The Schema Theorem and Price's Theorem

Lee Altenberg

In Foundations of Genetic Algorithms 3, ed. Darrell Whitley and Michael Vose. pp. 23-49. Morgan Kaufmann, San Francisco, 1995.

Measurement functions, F(x, . ), and the population properties measured by their mean in the population, F^bar.}

Abstract Holland's Schema Theorem is widely taken to be the foundation for explanations of the power of genetic algorithms (GAs). Yet some dissent has been expressed as to its implications. Here, dissenting arguments are reviewed and elaborated upon, explaining why the Schema Theorem has no implications for how well a GA is performing. Interpretations of the Schema Theorem have implicitly assumed that a correlation exists between parent and offspring fitnesses, and this assumption is made explicit in results based on Price's Covariance and Selection Theorem. Schemata do not play a part in the performance theorems derived for representations and operators in general.
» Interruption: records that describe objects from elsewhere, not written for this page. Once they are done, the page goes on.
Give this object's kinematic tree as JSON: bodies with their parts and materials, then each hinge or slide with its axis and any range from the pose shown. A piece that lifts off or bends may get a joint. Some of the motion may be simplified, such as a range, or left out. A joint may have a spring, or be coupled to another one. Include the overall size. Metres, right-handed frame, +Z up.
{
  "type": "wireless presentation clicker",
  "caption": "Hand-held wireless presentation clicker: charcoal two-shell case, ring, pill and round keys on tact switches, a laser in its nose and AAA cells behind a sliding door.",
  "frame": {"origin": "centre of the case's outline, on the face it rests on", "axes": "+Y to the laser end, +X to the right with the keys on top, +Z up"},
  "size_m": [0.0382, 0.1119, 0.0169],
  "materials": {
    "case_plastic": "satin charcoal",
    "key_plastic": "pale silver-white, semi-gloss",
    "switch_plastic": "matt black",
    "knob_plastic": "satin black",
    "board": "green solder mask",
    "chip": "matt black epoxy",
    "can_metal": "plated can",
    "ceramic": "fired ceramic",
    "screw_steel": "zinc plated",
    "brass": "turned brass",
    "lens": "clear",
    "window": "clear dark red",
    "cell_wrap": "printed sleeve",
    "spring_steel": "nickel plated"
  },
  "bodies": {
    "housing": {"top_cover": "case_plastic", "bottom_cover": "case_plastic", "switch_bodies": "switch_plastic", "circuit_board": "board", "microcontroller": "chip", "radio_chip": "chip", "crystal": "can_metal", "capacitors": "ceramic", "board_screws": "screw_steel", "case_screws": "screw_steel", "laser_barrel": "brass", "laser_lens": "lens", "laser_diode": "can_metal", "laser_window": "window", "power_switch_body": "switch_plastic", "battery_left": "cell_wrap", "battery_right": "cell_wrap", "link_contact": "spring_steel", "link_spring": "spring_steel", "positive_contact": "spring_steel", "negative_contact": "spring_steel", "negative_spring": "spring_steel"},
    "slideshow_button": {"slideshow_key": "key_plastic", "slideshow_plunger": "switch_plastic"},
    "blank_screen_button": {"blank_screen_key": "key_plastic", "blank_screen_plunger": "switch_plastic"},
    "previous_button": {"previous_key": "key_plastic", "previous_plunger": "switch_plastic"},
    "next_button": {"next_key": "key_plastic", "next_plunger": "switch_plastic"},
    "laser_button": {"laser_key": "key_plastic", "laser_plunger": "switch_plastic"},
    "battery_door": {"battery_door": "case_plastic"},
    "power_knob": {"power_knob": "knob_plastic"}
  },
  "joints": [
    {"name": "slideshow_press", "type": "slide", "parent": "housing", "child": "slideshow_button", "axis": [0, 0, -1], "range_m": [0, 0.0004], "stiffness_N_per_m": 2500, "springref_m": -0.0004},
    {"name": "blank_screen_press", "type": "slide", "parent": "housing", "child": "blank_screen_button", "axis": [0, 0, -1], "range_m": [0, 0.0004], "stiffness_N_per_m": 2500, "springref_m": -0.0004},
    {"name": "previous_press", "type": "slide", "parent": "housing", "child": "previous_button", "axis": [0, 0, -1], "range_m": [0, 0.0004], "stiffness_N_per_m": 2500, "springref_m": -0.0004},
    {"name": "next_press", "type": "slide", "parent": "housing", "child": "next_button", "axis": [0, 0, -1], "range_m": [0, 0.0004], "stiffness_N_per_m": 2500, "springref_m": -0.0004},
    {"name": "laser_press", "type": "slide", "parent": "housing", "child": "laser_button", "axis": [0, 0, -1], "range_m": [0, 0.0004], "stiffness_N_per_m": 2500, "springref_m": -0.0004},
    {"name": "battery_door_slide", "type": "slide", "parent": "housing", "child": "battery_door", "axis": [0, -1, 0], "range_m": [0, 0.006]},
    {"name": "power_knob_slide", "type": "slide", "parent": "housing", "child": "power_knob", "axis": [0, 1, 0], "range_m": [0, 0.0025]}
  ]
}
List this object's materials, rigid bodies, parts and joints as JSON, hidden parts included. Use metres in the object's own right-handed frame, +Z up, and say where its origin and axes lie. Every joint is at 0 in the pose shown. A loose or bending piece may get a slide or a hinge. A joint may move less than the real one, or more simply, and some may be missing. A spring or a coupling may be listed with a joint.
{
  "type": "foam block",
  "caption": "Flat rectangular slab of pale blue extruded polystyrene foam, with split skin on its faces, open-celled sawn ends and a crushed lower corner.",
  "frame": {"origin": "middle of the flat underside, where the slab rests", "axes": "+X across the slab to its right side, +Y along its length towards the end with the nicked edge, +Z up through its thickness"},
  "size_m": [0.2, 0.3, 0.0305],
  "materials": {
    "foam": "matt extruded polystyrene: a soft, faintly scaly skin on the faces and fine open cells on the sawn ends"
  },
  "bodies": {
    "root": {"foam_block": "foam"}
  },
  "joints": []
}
However, schemata re-emerge when recombination operators are used. Using Geiringer's recombination distribution representation of recombination operators, a ``missing'' schema theorem is derived which makes explicit the intuition for when a GA should perform well. Finally, the method of ``adaptive landscape'' analysis is examined and counterexamples offered to the commonly used correlation statistic. Instead, an alternative statistic---the transmission function in the fitness domain--- is proposed as the optimal statistic for estimating GA performance from limited samples.